◆ SOURCE MATERIAL ◆

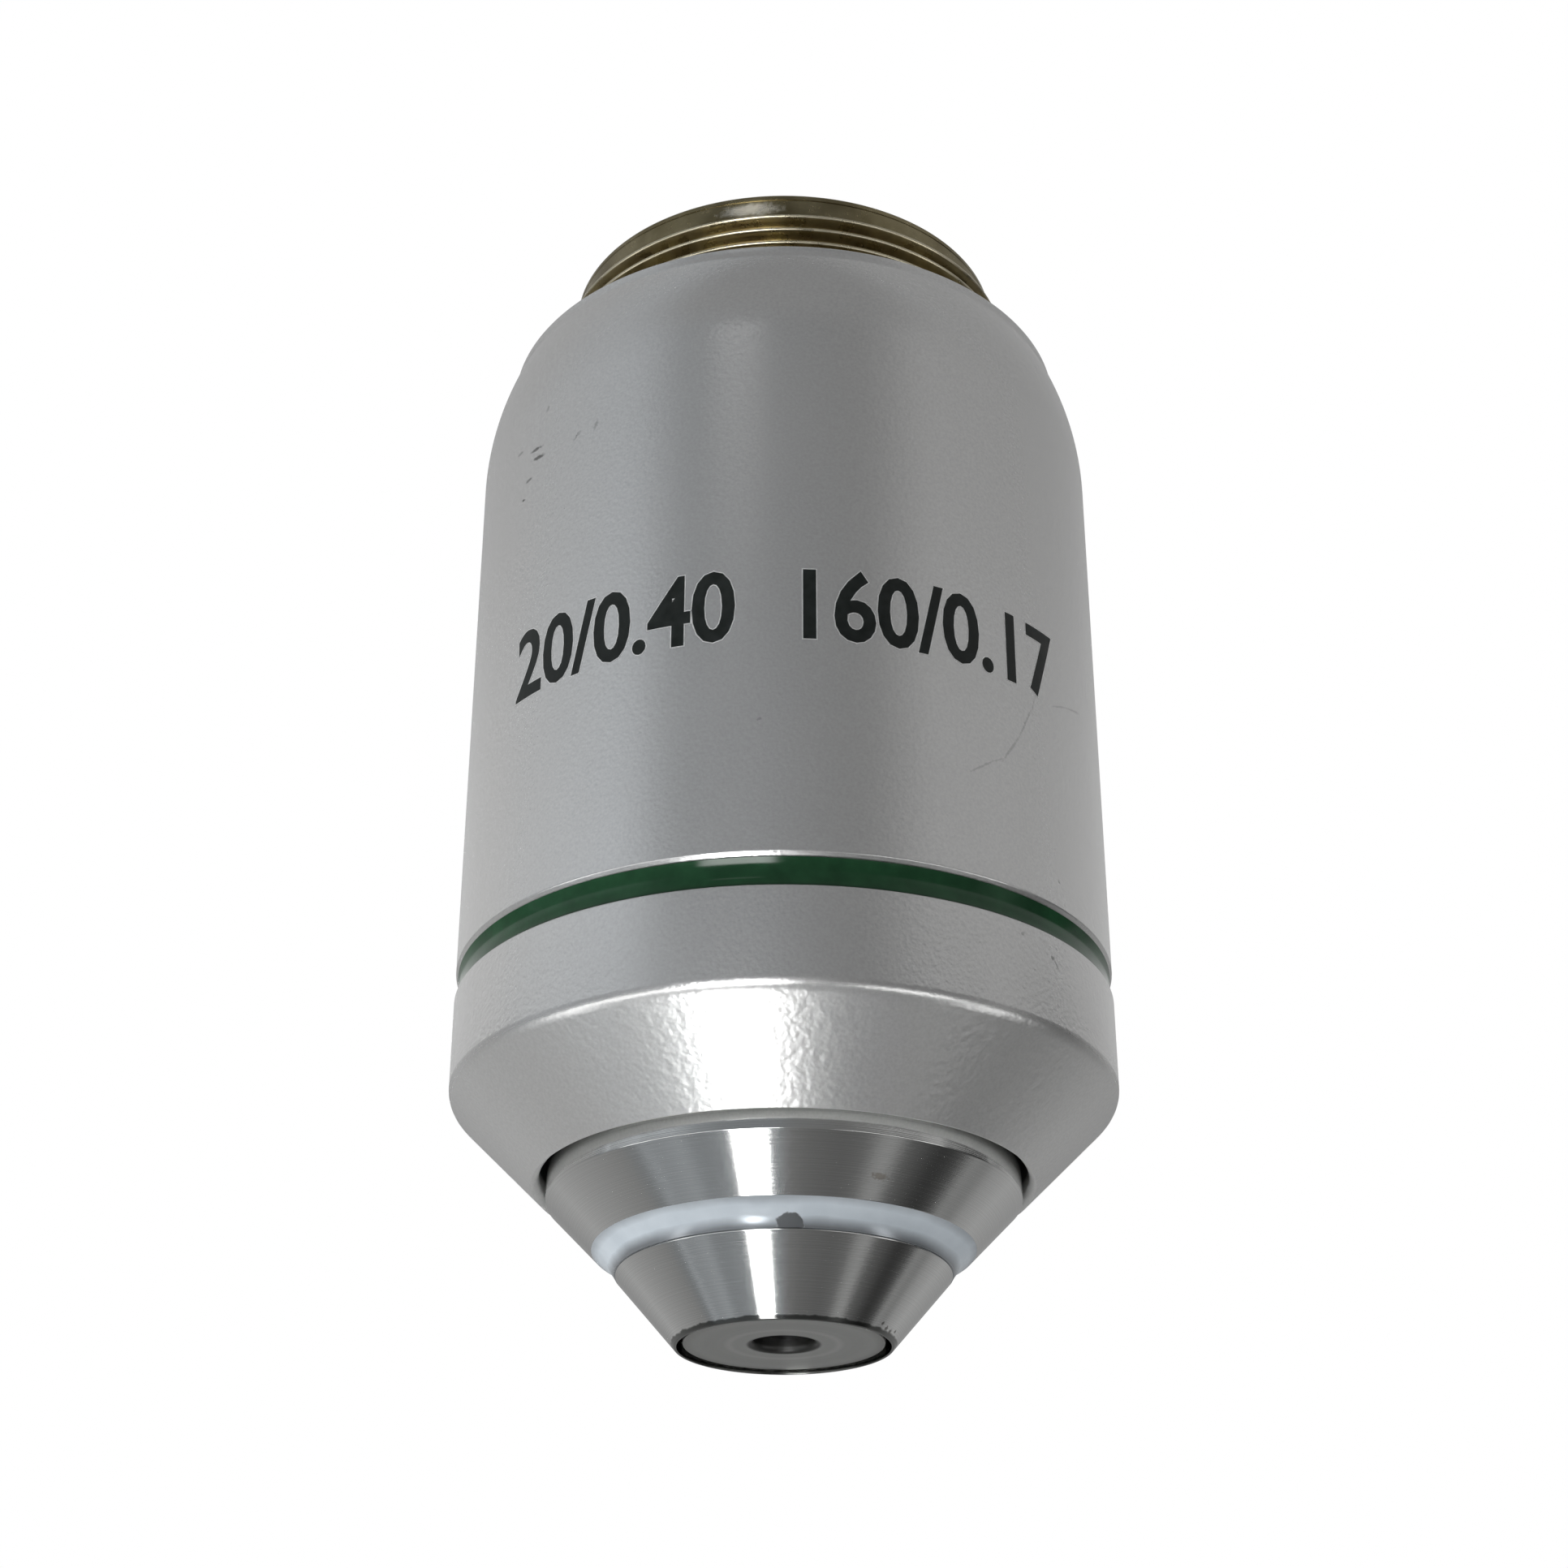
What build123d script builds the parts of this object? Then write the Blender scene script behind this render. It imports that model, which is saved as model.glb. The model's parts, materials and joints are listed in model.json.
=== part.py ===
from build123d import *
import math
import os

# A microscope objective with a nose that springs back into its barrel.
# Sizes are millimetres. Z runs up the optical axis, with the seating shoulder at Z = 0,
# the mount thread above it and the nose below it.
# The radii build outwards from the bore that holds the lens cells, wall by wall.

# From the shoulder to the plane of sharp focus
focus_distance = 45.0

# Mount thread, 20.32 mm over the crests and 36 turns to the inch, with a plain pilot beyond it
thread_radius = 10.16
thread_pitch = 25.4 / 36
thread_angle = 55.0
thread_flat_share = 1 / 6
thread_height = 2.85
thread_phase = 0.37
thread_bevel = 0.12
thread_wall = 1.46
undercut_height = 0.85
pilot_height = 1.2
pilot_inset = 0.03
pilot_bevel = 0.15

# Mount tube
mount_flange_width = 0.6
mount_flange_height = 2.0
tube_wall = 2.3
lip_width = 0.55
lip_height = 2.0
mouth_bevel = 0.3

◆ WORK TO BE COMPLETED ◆
Each line of the material above needs to be quoted exactly, please.

◆ WRITTEN SOLUTION ◆
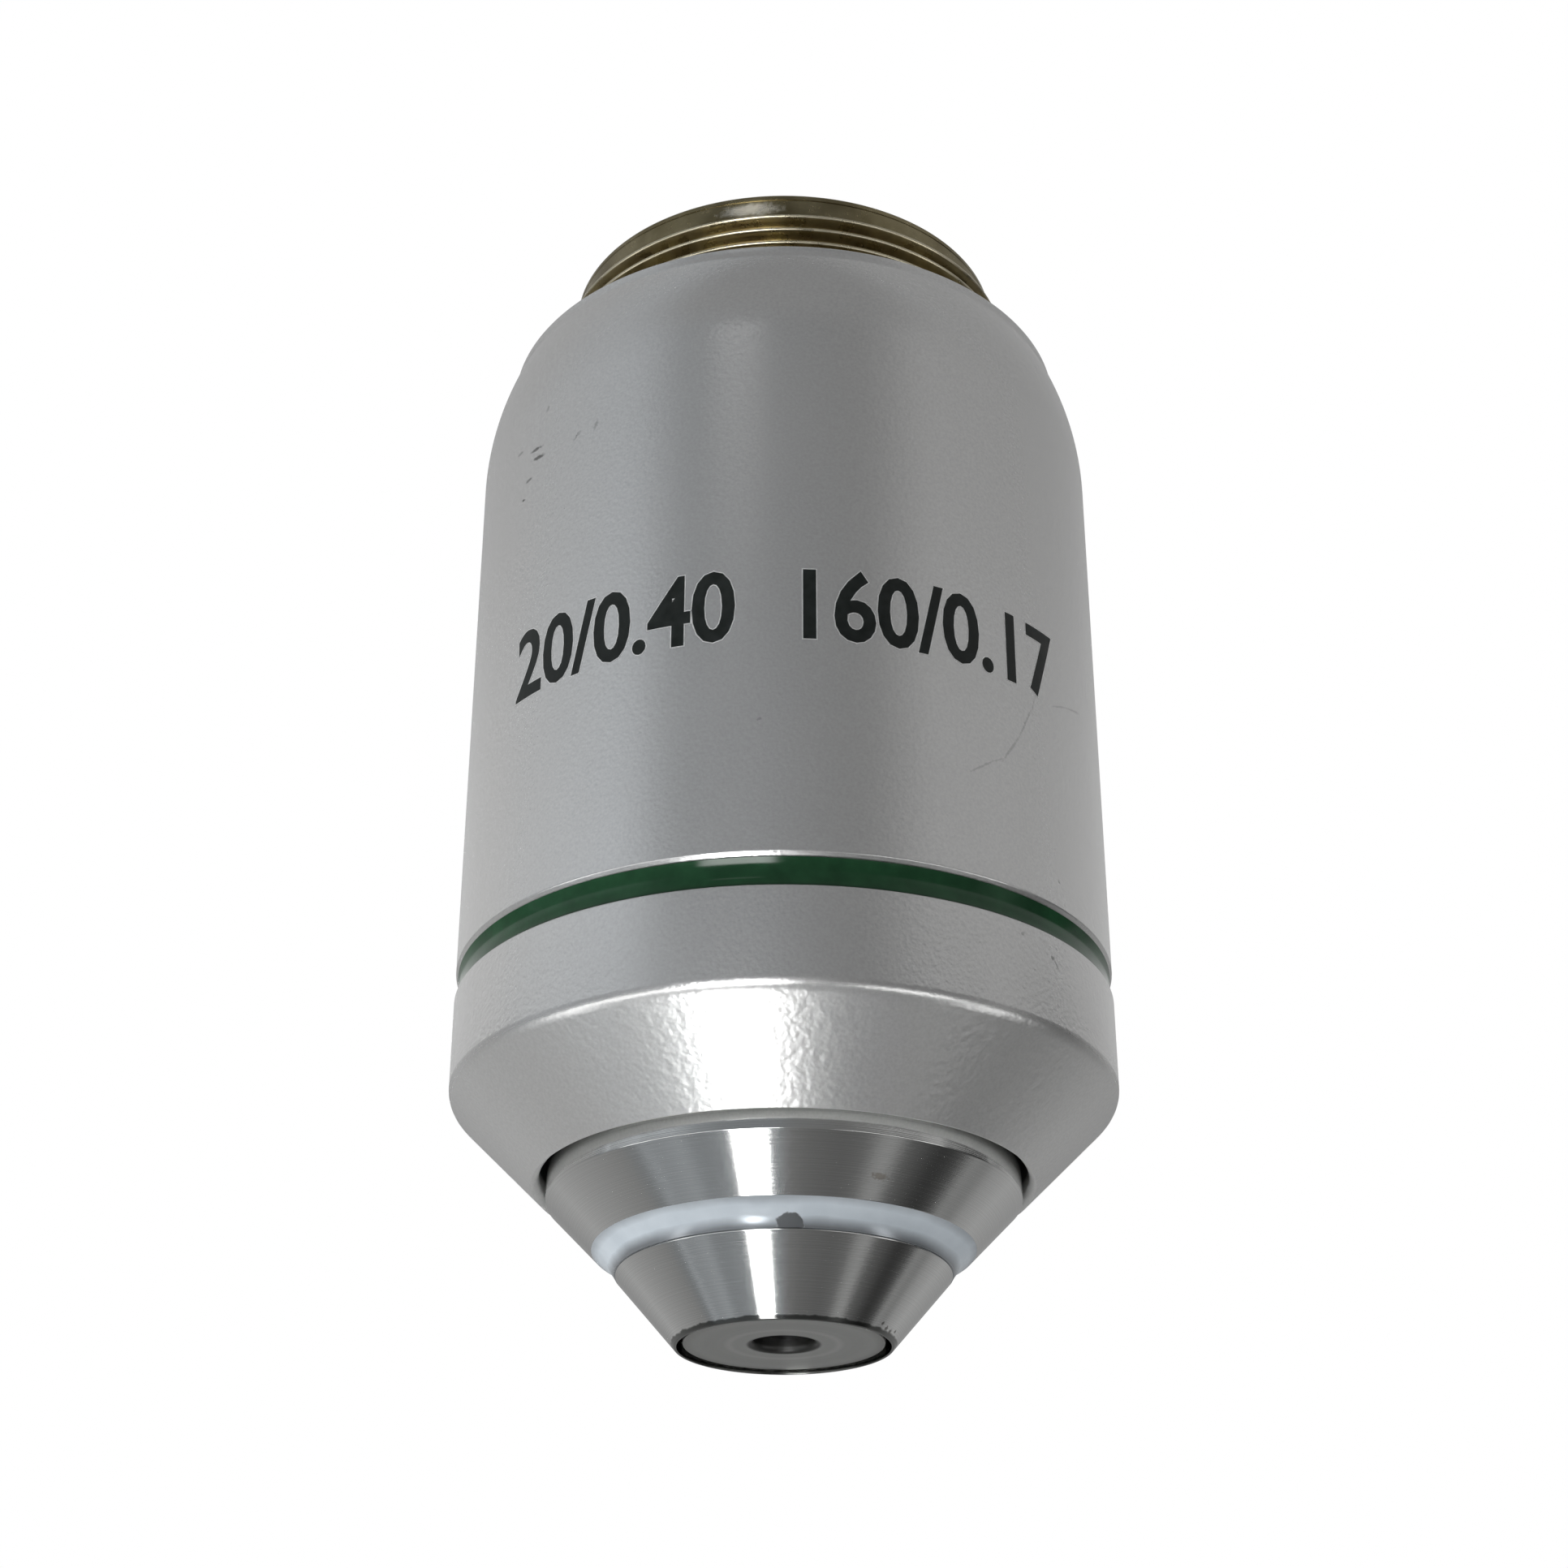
What build123d script builds the parts of this object? Then write the Blender scene script behind this render. It imports that model, which is saved as model.glb. The model's parts, materials and joints are listed in model.json.
=== part.py ===
from build123d import *
import math
import os

# A microscope objective with a nose that springs back into its barrel.
# Sizes are millimetres. Z runs up the optical axis, with the seating shoulder at Z = 0,
# the mount thread above it and the nose below it.
# The radii build outwards from the bore that holds the lens cells, wall by wall.

# From the shoulder to the plane of sharp focus
focus_distance = 45.0

# Mount thread, 20.32 mm over the crests and 36 turns to the inch, with a plain pilot beyond it
thread_radius = 10.16
thread_pitch = 25.4 / 36
thread_angle = 55.0
thread_flat_share = 1 / 6
thread_height = 2.85
thread_phase = 0.37
thread_bevel = 0.12
thread_wall = 1.46
undercut_height = 0.85
pilot_height = 1.2
pilot_inset = 0.03
pilot_bevel = 0.15

# Mount tube
mount_flange_width = 0.6
mount_flange_height = 2.0
tube_wall = 2.3
lip_width = 0.55
lip_height = 2.0
mouth_bevel = 0.3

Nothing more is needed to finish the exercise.